The result was not only the death of a humble man; it also sparked an intense persecution against the church which caused a new Christian diaspora. Many believers in Jesus now found themselves as Christian refugees trying to eke out a living and worshiping Christ in foreign places.

I wish I could say the greatest opposition I’ve ever experienced as a Christian came from non-Christians who simply misunderstood and misinterpreted me. However, my most hurtful wounds have come from the hands of church folk, believing they were acting on God’s behalf by exacting an emotional martyrdom upon me with the stones of gossip, slander, backbiting, blame-shifting, and outright lying.

Never look down on anybody unless you’re helping them up.

Whenever I encounter persons who no longer attend church and have no intention of ever returning to any local congregation, I get it. I understand. I’ve been there. Yet, although the church is sometimes like a woman of disrepute, I still love her, and will do whatever I can to edify her and not repay evil with evil.

Stoning a believer, either actually with physical rocks or virtually with metaphorical stones, is akin to persecuting Jesus himself. That’s because Christ so closely identifies with his people that it is as if he is a head, and his followers are a body – joined together in a vital union.

So, when Christ’s Body is subjected to hermeneutical hubris in which one group of people insists there is only one way to interpret Scripture, and then uses it’s authority and structures of power to force compliance on another group, the result is persecution.

And that is precisely why Christians can abuse other Christians.

Rather than discerning that all Christians belong to God, one narrow-minded and small-hearted group excludes all other groups who disagree with them as blaspheming the name of Christ.

Insisting, for example, that a literal interpretation in the only means of understanding the Bible’s authority is to ignore and abuse the actual and real authority which exists with the Bible.
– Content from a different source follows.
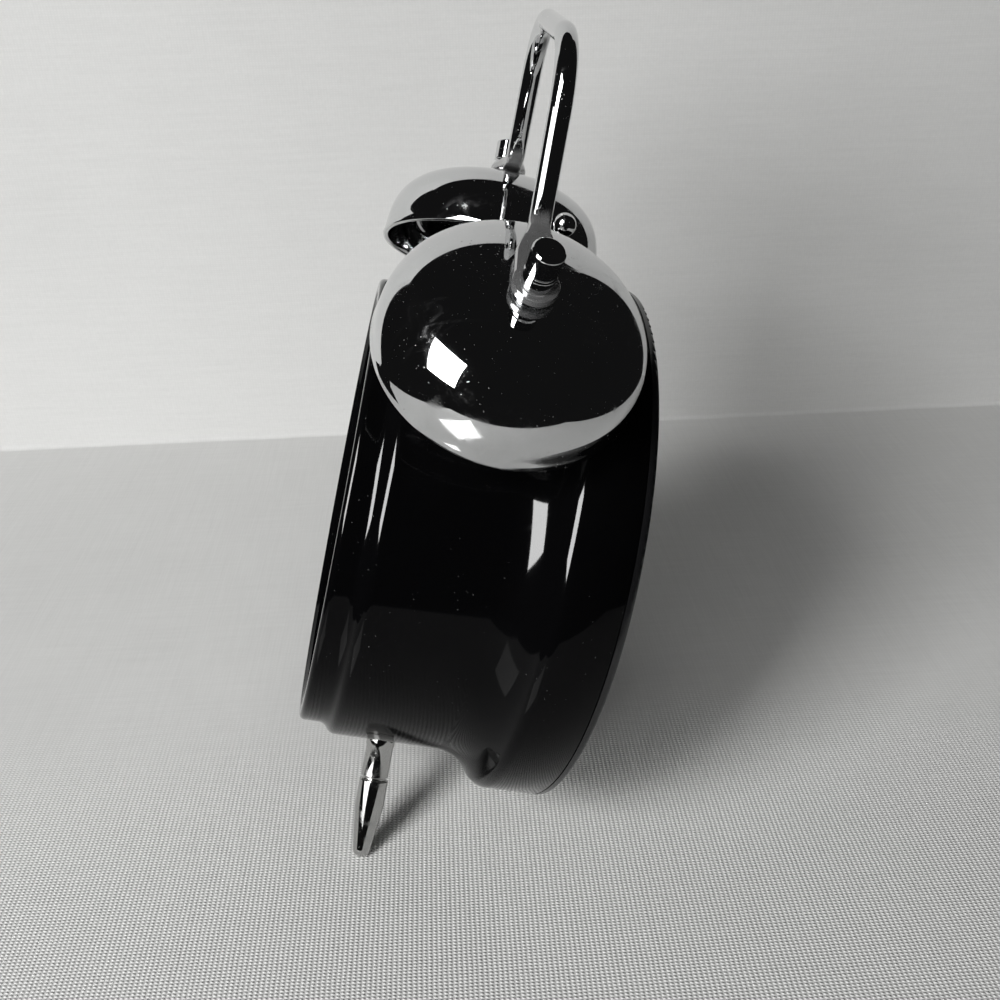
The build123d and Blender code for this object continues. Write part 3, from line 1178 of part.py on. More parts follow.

I am in no way encouraging an “anything goes” type of approach to Holy Scripture that lets it say whatever you want it to say. 

What I am stating is that the biblical writers themselves employed different methods of interpretation, as well as the early church fathers (which is one reason I hold to the interpretive guides of the ancient Christian creeds, i.e. The Apostles’ Creed and Nicene Creed).

Far too often churches stick to a particular interpretation because they believe they are keeping biblical fidelity. This is many times born of a fear that Christendom will be lost, and society will sink into an abyss of egregious sin. The irony is that many churches are sinking into forms of abusive and ungracious behavior by fighting battles that Scripture itself never calls them to fight.

The binary thinking of “I’m right and you’re wrong” is not an approach you’ll find in God’s Holy Word.

Even if the Sanhedrin in Stephen’s day intended on upholding the holiness of their God and the rightness of their cause, the impact it had on the church was death and diaspora.

Unfortunately, throughout Christian history, the tables have too often turned with Christians persecuting Jews. I myself would like to avoid being the persecutor. If I kill anything, may it be putting to death my own sin.

Gracious God, as your Son humbled himself on this earth, so may your church walk continually in such humility that believers everywhere work together in unity for the sake of gospel of grace as a blessing to the world in the power of your Holy Spirit. Amen.